Again, I can see why serious movie people are upset by this film, as it departs from Hollywood canon in so many ways. Lt. Martinez is young, green, and fresh out of officer's school, but he does not go to pieces emotionally and require SSgt Nantz to take over. One of the civilians the Marines rescue is the lovely Bridget Moynahan and she and Nantz seem to have a moment together, but they do not immediately tear off each others' clothes and have torrid sex. One of the stragglers they pick up is Air Force Tech Sergeant Elena Santos, played by Michelle Rodriguez, but she does not turn out to be a totally hot take-charge kick-ass one-woman assault force with more balls than all the men put together. One of the Marines turns out to be the younger brother of a Marine who was killed on the mission for which Nantz was given his Silver Star, but he and the sergeant do not have a fist-fight over it. SSgt Nantz gets to perform one insanely heroic feat, and afterward the lieutenant chews him out for "pulling that John Wayne s**t" when his first duty is to survive and complete the mission. Nobody gets drunk or drugged-up in despair, and absolutely no one stops the action in the middle of a firefight to argue about their relationship problems.

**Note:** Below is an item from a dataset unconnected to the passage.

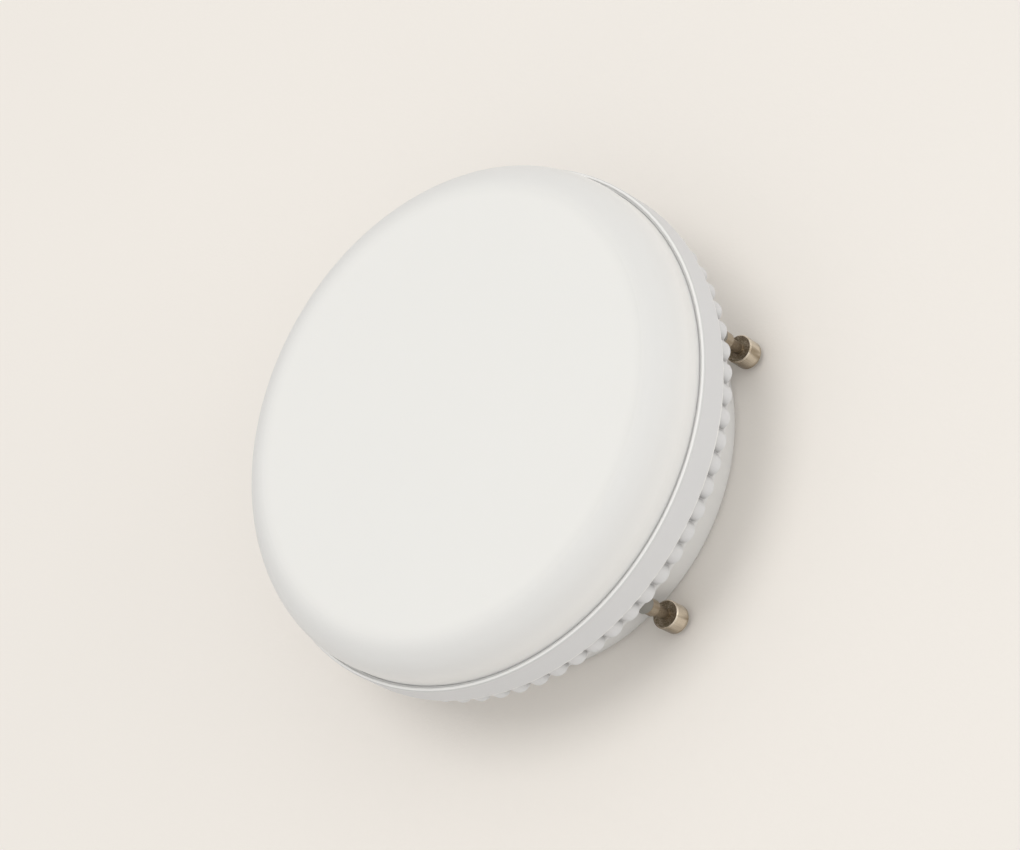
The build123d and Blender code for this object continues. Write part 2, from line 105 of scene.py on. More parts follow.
def noiseOn(tree, point, size, detail=2.0, roughness=0.5):
    # noise whose lumps are about as large as the size socket or number says
    noise = addNode(tree, "TexNoise")
    noise.inputs["Detail"].default_value = detail
    noise.inputs["Roughness"].default_value = roughness
    tree.links.new(point, noise.inputs["Vector"])
    tree.links.new(calc(tree, "DIVIDE", 1.0, size), noise.inputs["Scale"])
    return noise.outputs["Fac"]


def makeGrainGroup():
    # fine spark-eroded grain over a slow orange peel, as a height in millimetres
    tree, entry, leave = startGroup(
        "mouldGrain",
        [("Grain Size", "Float", 0.25), ("Grain Depth", "Float", 0.01),
         ("Wave Size", "Float", 4.0), ("Wave Depth", "Float", 0.01)],
        [("Height", "Float"), ("Speck", "Float")],
    )
    point = partPoint(tree)
    grain = noiseOn(tree, point, entry.outputs["Grain Size"], detail=3.0, roughness=0.6)
    wave = noiseOn(tree, point, entry.outputs["Wave Size"], detail=1.0, roughness=0.4)
    grainHeight = calc(tree, "MULTIPLY", grain, entry.outputs["Grain Depth"])
    waveHeight = calc(tree, "MULTIPLY", wave, entry.outputs["Wave Depth"])
    tree.links.new(calc(tree, "ADD", grainHeight, waveHeight), leave.inputs["Height"])
    tree.links.new(grain, leave.inputs["Speck"])
    return tree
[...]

And in the end, the Marines win — the battle, but not yet the war. For unlike most Hollywood aliens, these buggers wisely did not equip their mothership with a big red button marked, "Press Here to Destroy Entire Alien Invasion Fleet." In fact, they don't even seem to have a mothership.

What else can I say about Battle: Los Angeles? It's an action picture; violent but not gory, brimming over with heroism, excitement, with a feel-good ending that might actually instill a sense of pride in the USMC — and did I mention that Mario Van Peebles and Jeff Goldblum are not in it?